In [1]:
import torch
import torch.nn as nn
import torch.nn.functional as F

# 1. Determine if a CUDA-enabled GPU is available and set the device accordingly.
device = torch.device("cuda" if torch.cuda.is_available() else "cpu")
print(f"Using device: {device}")

# 2. Define a simple feed-forward neural network class called 'SimpleNet' that inherits from nn.Module.
class SimpleNet(nn.Module):
    def __init__(self, input_size, hidden_size, output_size):
        super(SimpleNet, self).__init__()
        # Define the first fully connected (linear) layer: input_size to hidden_size.
        self.linear1 = nn.Linear(input_size, hidden_size)
        # Define the activation function (e.g., nn.Tanh()).
        self.tanh = nn.Tanh()
        # Define the second fully connected (linear) layer: hidden_size to output_size.
        self.linear2 = nn.Linear(hidden_size, output_size)

    def forward(self, x):
        # Define the forward pass of the network:
        # 1. Pass the input 'x' through the first linear layer.
        out = self.linear1(x)
        # 2. Apply the activation function.
        out = self.tanh(out)
        # 3. Pass the output through the second linear layer.
        out = self.linear2(out)
        return out

# 3. Instantiate the 'SimpleNet' model with an input size of 1, a hidden size of 10, and an output size of 1.
input_size = 1
hidden_size = 10
output_size = 1
model = SimpleNet(input_size, hidden_size, output_size)

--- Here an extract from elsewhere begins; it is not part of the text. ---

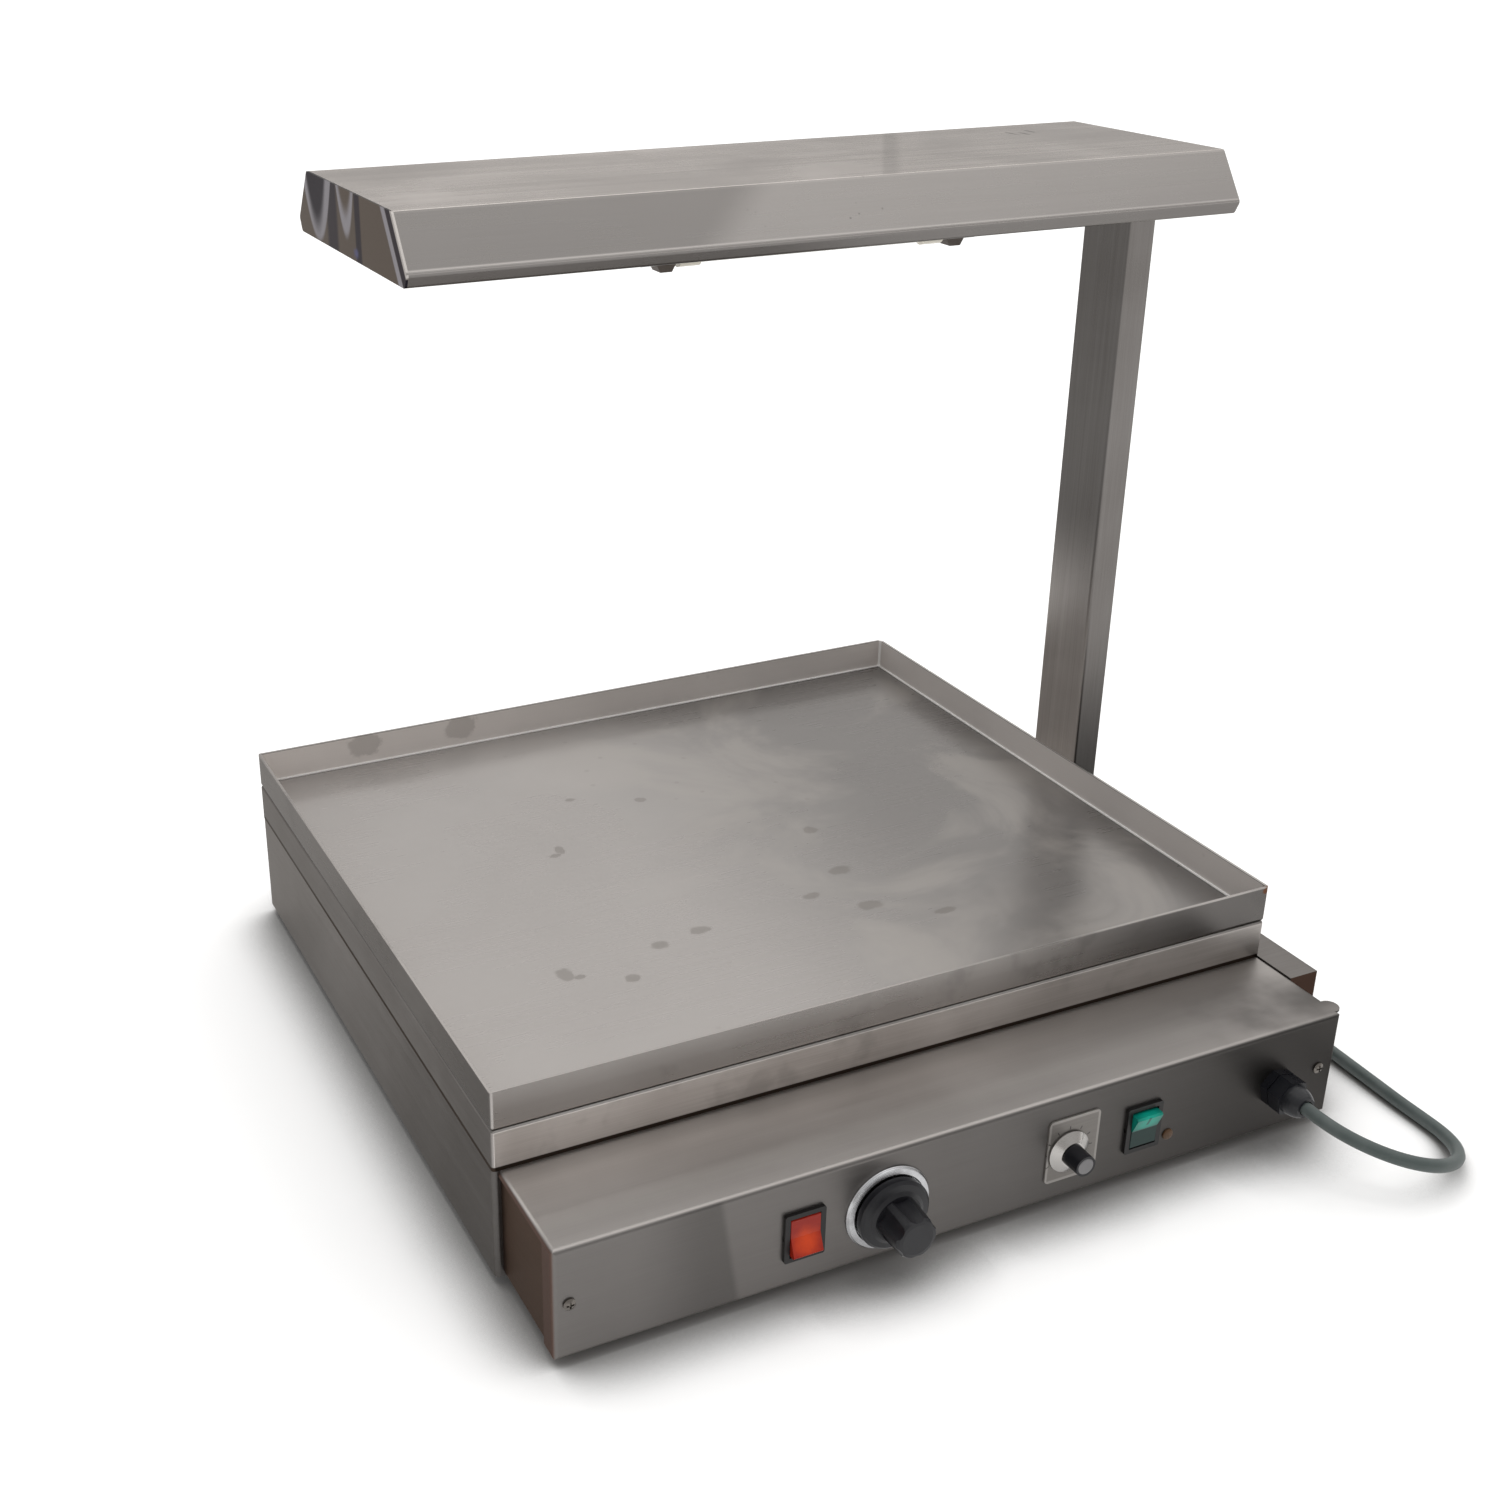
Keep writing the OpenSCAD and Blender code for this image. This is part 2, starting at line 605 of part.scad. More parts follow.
module holder_brackets() color("silver") holder_places() {
  translate([0, 6, 0]) rotate([90, 0, 0]) linear_extrude(12) folded_section(
    [[holder_w / 2 + 0.5, 3], [holder_w / 2 + 0.5, 12.5], [-holder_w / 2, 12.5]], 1, 1.1);
  translate([holder_w / 2 - 2, -3, -4.4]) cube([10, 6, 0.8]);
  bolt_h = hood_top - sheet - z_lamp;
  trough_z = z_hood + trough_h - z_lamp;
  translate([0, 0, 13]) cylinder(d = screw_d, h = bolt_h - 13);
  translate([0, 0, 13]) cylinder(d = 7, h = trough_z - reflector_t / 2 - 13);
  translate([0, 0, trough_z + reflector_t / 2])
    cylinder(d = 7, h = bolt_h - trough_z - reflector_t / 2);
}

// Ceramic terminal block under the hood's top, between the post and the reflector
block_x = [168, 198];
wire_z = post_top - 14;
pole_pitch = 10;
upper_row = 5.4;
module lamp_terminal_block() color("#ece6d8") translate([0, post_y, 0]) difference() {
  union() {
    span(block_x, about(0, 30), [wire_z - 4, hood_top - 10]);
    span(block_x + [4, -4], about(0, 24), [hood_top - 12, hood_top - sheet]);
  }
  for (y = [-1, 0, 1]) translate([0, y * pole_pitch, wire_z]) {
    translate([block_x[0] - 1, 0, 0]) rotate([0, 90, 0]) cylinder(d = 4, h = 32);
    for (x = [block_x[0] + 7, block_x[1] - 7]) translate([x, 0, -5]) cylinder(d = 4, h = 5);
    translate([block_x[0] - 1, 0, upper_row]) rotate([0, 90, 0]) cylinder(d = 4, h = 10);
  }
}

// Wires from the dimmer through the base, up the post and along the hood to the lamps
wire_d = 3;
riser_x = post_x + post_w / 2 + 0.5;
riser_route = [
  [64, -205, 46], [80, -190, 44], [99, -172, 42], [116, -150, 40], [150, -105, 40],
  [190, -45, 40], [212, 5, 40], [222, 30, 40], [230, 41, 40], [238, 44, 40],
  [243, 44.5, 41], [247, 44.5, 45], [riser_x, 44.5, 52], [riser_x, 44.5, 300],
  [riser_x, 44.5, wire_z - 12], [247, 44.5, wire_z - 5], [243, 44.5, wire_z - 1],
  [238, 44.5, wire_z], [228, 44.5, wire_z]];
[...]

# 4. Move the model to the defined device (CPU or GPU).
model.to(device)

# 5. Generate a dummy input tensor of shape (1, 1) and move it to the same device as the model.
dummy_input = torch.randn(1, 1).to(device)

# 6. Perform a forward pass with the dummy input and print the output shape.
dummy_output = model(dummy_input)
print("Shape of the dummy output:", dummy_output.shape)

# 7. Briefly explain in the comments the role of the activation function (self.tanh) in this network.
# Your explanation here:
# The activation function (tanh in this case) introduces non-linearity into the neural network.
# Without non-linear activation functions, a neural network with multiple linear layers would be mathematically equivalent to a single linear layer, limiting its ability to learn complex, non-linear relationships in the data.
# The tanh function allows the network to model more intricate patterns by transforming the linear outputs of the first layer before they are passed to the next layer.


Using device: cuda
Shape of the dummy output: torch.Size([1, 1])